Of course, disputes will almost always be one-way, in the form of Sebi accusing a person of having committed a civil violation or an offence though, interestingly, in theory, a claim can also be made by a person against Sebi.

However, we are talking here of Sebi accusing a person of violations of securities law resulting in broadly two types of consequences. Where the consequence is other than prosecution, say, in the form of suspension or cancellation of certificate, monetary penalty and so on, the accusation can be settled in the form of a Consent Order which may result in the form of monetary penalty, certain directions for future conduct, correction and so on. Where there is prosecution, the accusation can be settled through compounding where a compounding charge may be paid.

The objective clearly is that both sides come halfway forward and save time, effort and money otherwise spent in establishing the wrongdoing by Sebi and its defence by the accused. It is expected that Sebi will levy lesser penal and other consequences than it would have levied if the guilt was fully established. The accused may, in turn, end up suffering something which it may not have suffered if it was found guilt-free by the authorities but it agrees to this to avoid costs and effort. Needless to say, the accused does not necessarily have to admit guilt. Further, importantly, the accused, if the compounding is accepted, avoids going behind bars!

The broad procedure is that the party may approach at any time while the proceedings are alive. Strangely, one cannot, suo motu, ask for settlement without being accused of a violation. A person may realise that he has committed a wrong doing and may want to confess and close the matter but this apparently is not permissible. Of course, such a person can, if he wishes, always go and confess the crime and request Sebi to commence the proceedings so that he can go for the Settlement Scheme!

Where the matter is other than prosecution for which he is seeking a consent order, he approaches Sebi. In case of prosecution, he approaches the court though Sebi would also be involved simultaneously. The settlement may involve not just payment of some charges but further remedial directions to ensure the correction of the wrong and preventive directions to avoid further wrongs in future. The accused may also end up paying the legal costs of Sebi.

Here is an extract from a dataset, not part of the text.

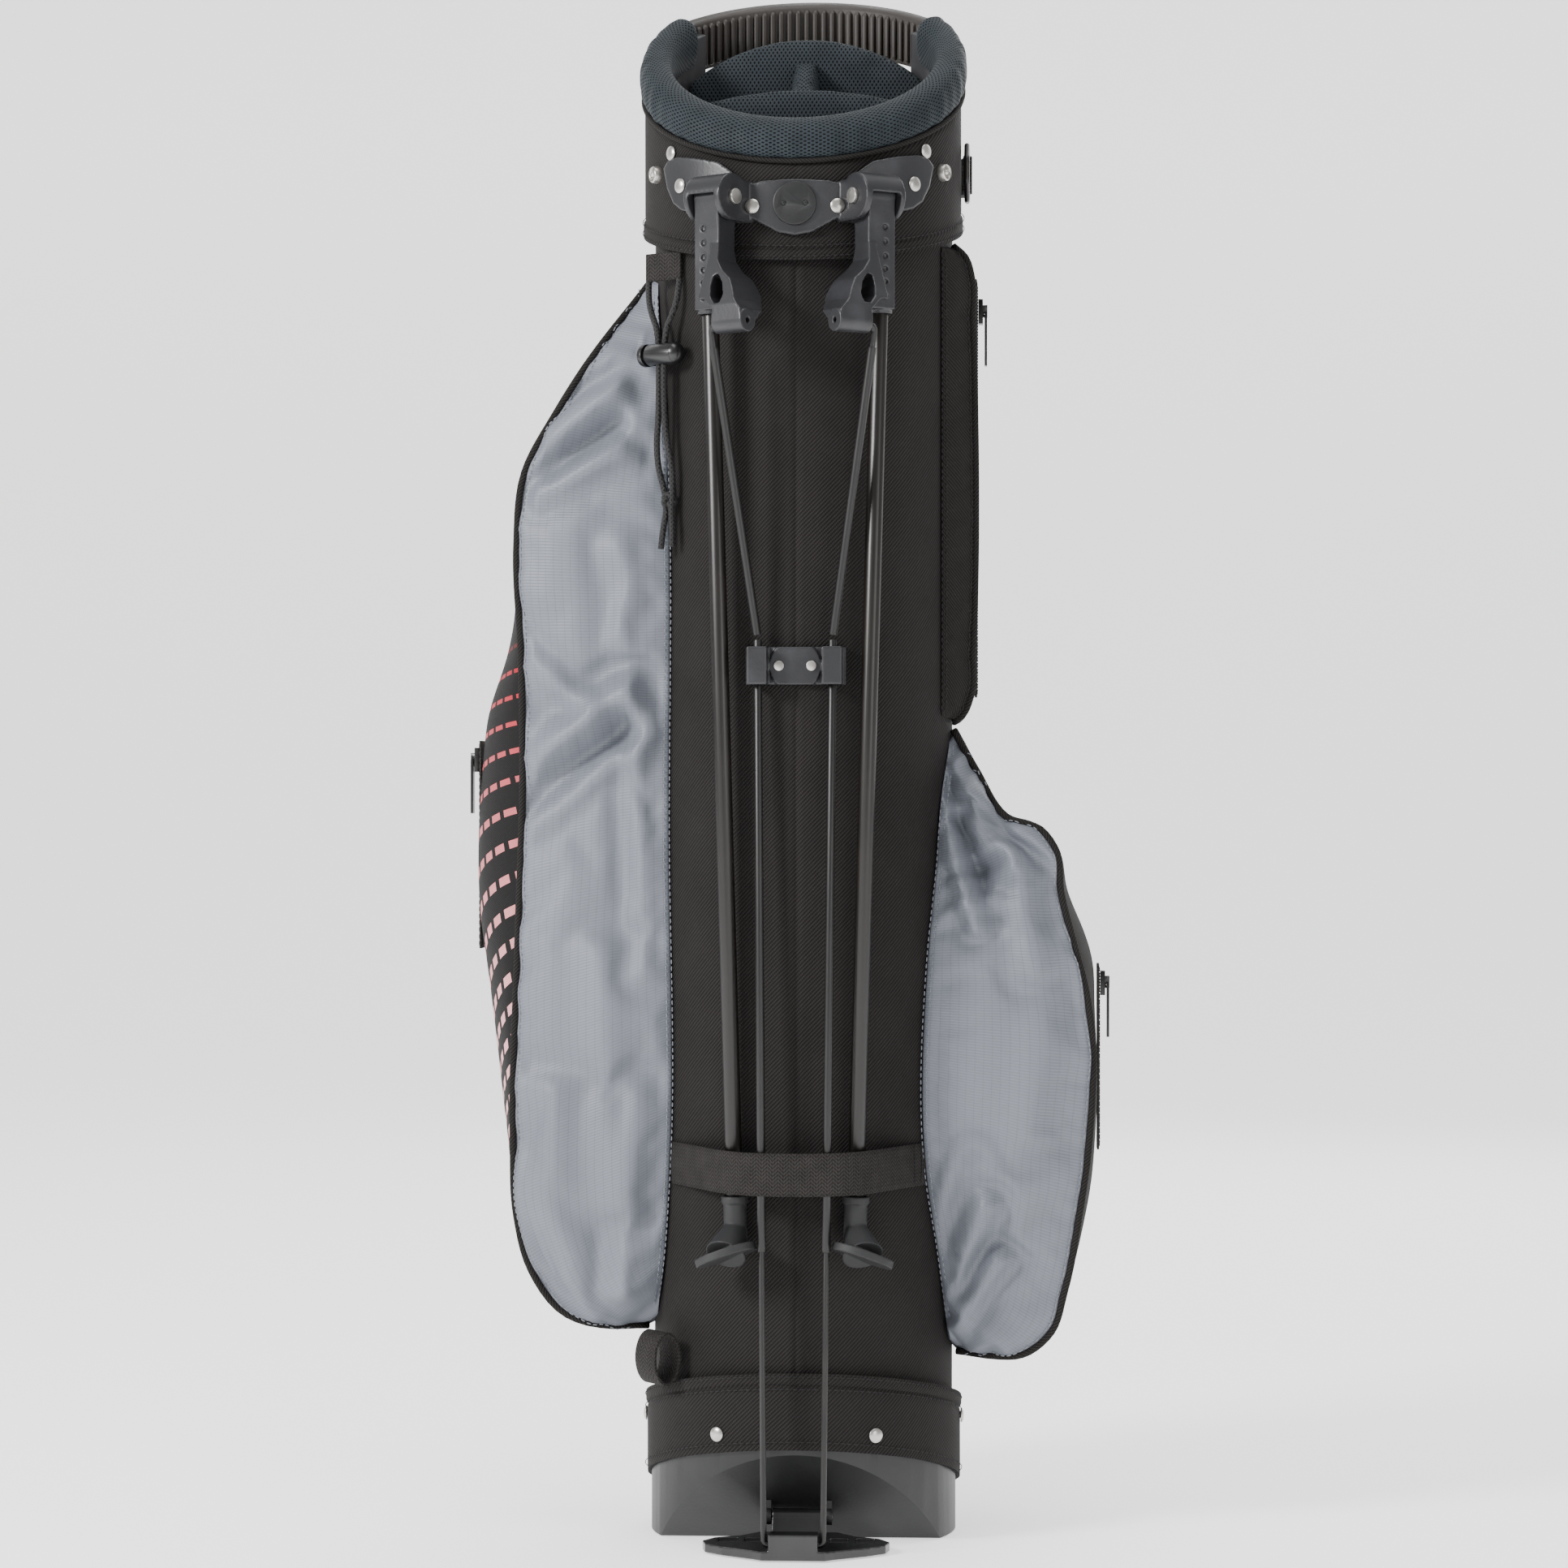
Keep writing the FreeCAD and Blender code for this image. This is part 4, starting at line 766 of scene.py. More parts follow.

The legal foundation of the Settlement Scheme is a little shaky though. The Settlement Scheme is issued in the form of Frequently Asked Questions rather than notified regulations or rules which are part of the law and binding on all concerned. Perhaps the Settlement Scheme is experimental at this stage but surely an FAQ cannot earn the confidence of a person who is coming forward and confessing and co-operating through disclosures and waivers of many of his legal rights.

For example, the Settlement Scheme states that if the settlement process fails and the parties cannot come to a settlement, the documents forming part of such process cannot be used for continuing the proceedings. This is fair but how can a party be fully assured that this can be legally enforced when the Settlement Scheme is simply in the form of FAQs.

The relevant statutes do provide for compounding and consent but that is only the starting point. Incidentally, Sebi’s sister body, the Reserve Bank of India, conducts the compounding of violations of FEMA through formally notified rules.

Note also that the Settlement Scheme works, at least initially, through the very officer who is concerned with determination of your guilt or otherwise. Even if the assurance that documents forming part of the settlement proceedings would not be used were to be sound, the fact is that the voluntary disclosures would be known to the same officer if the process fails. Incidentally, the matter goes to an “internal committee” of Sebi for considering the settlement.

Despite all of this, the Settlement Scheme can work wonders in reducing the backlog of cases in Sebi as well as in courts. A party accused of a violation may go through procedures that may last many years, particularly if the Sebi order has to be appealed against. The costs incurred by Sebi and the parties can be huge, apart from the time and effort spent and the agony undergone. The Settlement Scheme is then certainly a better alternative.

Another aspect deserving great attention is how the consent order or compounding order is drawn up. The FAQ is particularly silent on what exact relief such orders would grant. For example, often, the same act or omission may be a violation of several different provisions of securities laws.

For example, a price manipulation by a broker would mean violation of the Stock Broker Regulations, the Sebi FUTP Regulations and so on. If the orders are not well drafted and negotiated, the relief may be partial only. There is no complete acquittal from all consequences of a particular act. Thus, the negotiations and drafting may need a lot of attention.

The consent and the compounding orders do not have as sound recognition and basis in law as, for example, arbitration orders. A matter referred once to arbitration cannot be referred back to litigation and the arbitration orders are meant to be final and non-appealable in rare cases.

However, even the arbitration process is often found not to be effective and the matter may go back to the court thus resulting in more delay than the original proceedings. One wonders therefore whether the Settlement Scheme may also be misused by parties to delay matters.

While there is a lot more to this Settlement Scheme, it has to be welcomed with open hands. The attitude of SEBI generally in working out settlements will determine the success of this scheme. The more the number of cases where it positively closes matters giving fair concessions for co-operating parties, the more would be the parties who come forward.